To implement stronger security measures, organizations should take a unified approach to regulatory requirements and policy enforcement. For example, high transaction amounts that are associated with specific functions should mandate a tiered approach to security applications.

Organizations will also need to consider the privacy concerns of individuals. A good solution here is the self-sovereign digital ID, which is maintained by the individual and invokes the necessary security application depending on the specific task they are trying to perform. Customers manage their digital IDs and decide who has access to specific digital services.

Blockchain and distributed ledger technology offer a unique solution by enabling digital and alternative payment methods and supporting a new asset class.

3. Blockchain

Blockchain and distributed ledger technology offer a unique solution by enabling digital and alternative payment methods and supporting a new asset class. These technologies are the infrastructure for the new digital currencies and their associated use cases, which are not currently part of the traditional financial system.

These technologies create a bridge between the new financial infrastructure and the traditional financial infrastructure. I expect they will also create a bridge to a more secure, less risky, and regulatory-controlled environment for both consumers and financial institutions while enabling financial institutions to generate more revenue and profit. Additionally, consumers will be able to manage and control their finances all in one place.

Like any technology, blockchain should be fit-for-purpose, and financial institutions will want to consider downstream disruptions:

  • Lack of integration: The on-chain integration and processing of public blockchains like Bitcoin and Ethereum lack integration with traditional banking systems and accounts, which can lead to a lack of transaction visibility and consumer protection.
  • Interoperability and programmability: For rapid deployment and convergence of cloud-based services, blockchain solutions should use the same programming languages as new generation technologies to speed up adoption and implementation, as well as ensure converged integration.
  • Performance and scalability: If the technology doesn’t perform and if it doesn’t scale, no one will consume or use it.
  • Identity management and privacy: Across devices, industry networks, cloud instances and hosted infrastructure, organizations will need to secure and manage identity and privacy.
  • Usability and applicability: Customers will want to use the service across industries with industry-specific and cross-industry use cases like digital identity, digital cash, digital assets, trade finance and insurance.                     

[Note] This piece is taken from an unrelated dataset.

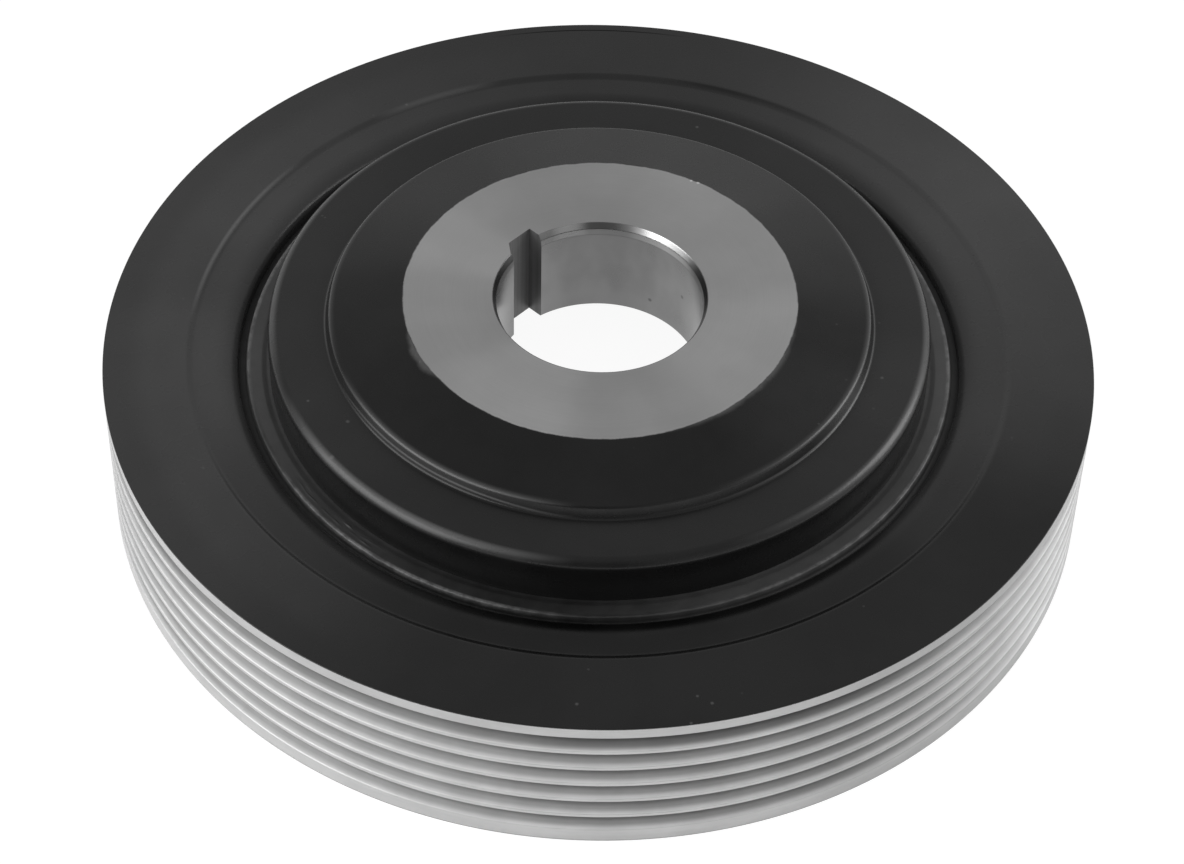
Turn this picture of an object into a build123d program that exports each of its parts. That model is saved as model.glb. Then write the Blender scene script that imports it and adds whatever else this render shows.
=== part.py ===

While addressing one or two of these criteria through a blockchain solution can be beneficial, it is essential to meet all of these challenges to effectively adopt, implement and achieve a return on investment from blockchain technology.

4. Open API

Open APIs have the potential to expand the scope and integration of digital financial services with other industries. Globally, newer business models have emerged, where non-traditional finance industry firms are venturing into the banking sector by building partnerships with banks and using Open APIs in integrated platforms.

There are potential security concerns with Open APIs and regulations from a data-sharing perspective. A robust cybersecurity posture and architecture, such as advanced cybersecurity and biometrics, combined with blockchain can further accelerate the execution of Open APIs safely and garner an accelerated return on investment.

In the same way that the internet browser transformed how we access information, mobile applications and services now provide faster insights through AI technology.

5. Big data, AI and advanced learning

In the same way that the internet browser transformed how we access information, mobile applications and services now provide faster insights through AI technology.

Big Data, AI and machine learning have given financial service providers greater insights into consumer behavior and patterns. Banks and other institutions harness these technologies to understand how consumers use their services and to identify fraudulent and illegal activities. The technologies have also helped bridge the gap between the consumer economy and the market finance industry by leveraging data beyond traditional enterprise walls.

As with the other digital technology accelerators, organizations should not solely focus on this domain for implementation but look to combine this technology with the others discussed in this article.

6. Quantum computing in digital financial services

There’s a growing demand for more powerful computing to handle the vast amounts of data and analysis required for banks to serve customers and compete. As with any other emerging technology, financial institutions should carefully assess whether existing technologies and systems can solve their business problems and industry challenges overall. Quantum computing offers the following fit-for-purpose advantages over traditional technologies:

  • Quantum computers offer compute power that is orders of magnitude greater than classical computers.
  • Quantum computers can solve problems that can never be solved on classical computers.
  • For optimization-based business problems, quantum computers can enable real business results today.

To assess potential applications and impacts of quantum computing, I recommend organizations prioritize by use case. Every organization’s prioritization will differ depending on their needs. Here are five use cases to consider:

  1. Regulatory compliance: There is a regulatory mandate, and quantum offers an accelerated path to meet it.
  2. Innovation speed: Multiple degrees of freedom through what-if analysis in real-time for interdependent and differing asset categories.
  3. Product upsell: Quantum can identify optimization opportunities for product upsell for existing customers based on pattern recognition not identified before due to technology limitations.
  4. Time to market: Quantum can help identify the faster routes to market for expansion and the likelihood of stickiness based on optimization analysis.
  5. Product development: Quantum can provide faster time to market. For example, service and product development across asset classes.

The financial services industry is poised to evolve given the many opportunities presented by the six accelerators. Organizations that prioritize technology optimization through convergence,  digital transformation through modernization, and security will be best positioned to grow and enhance customer experiences.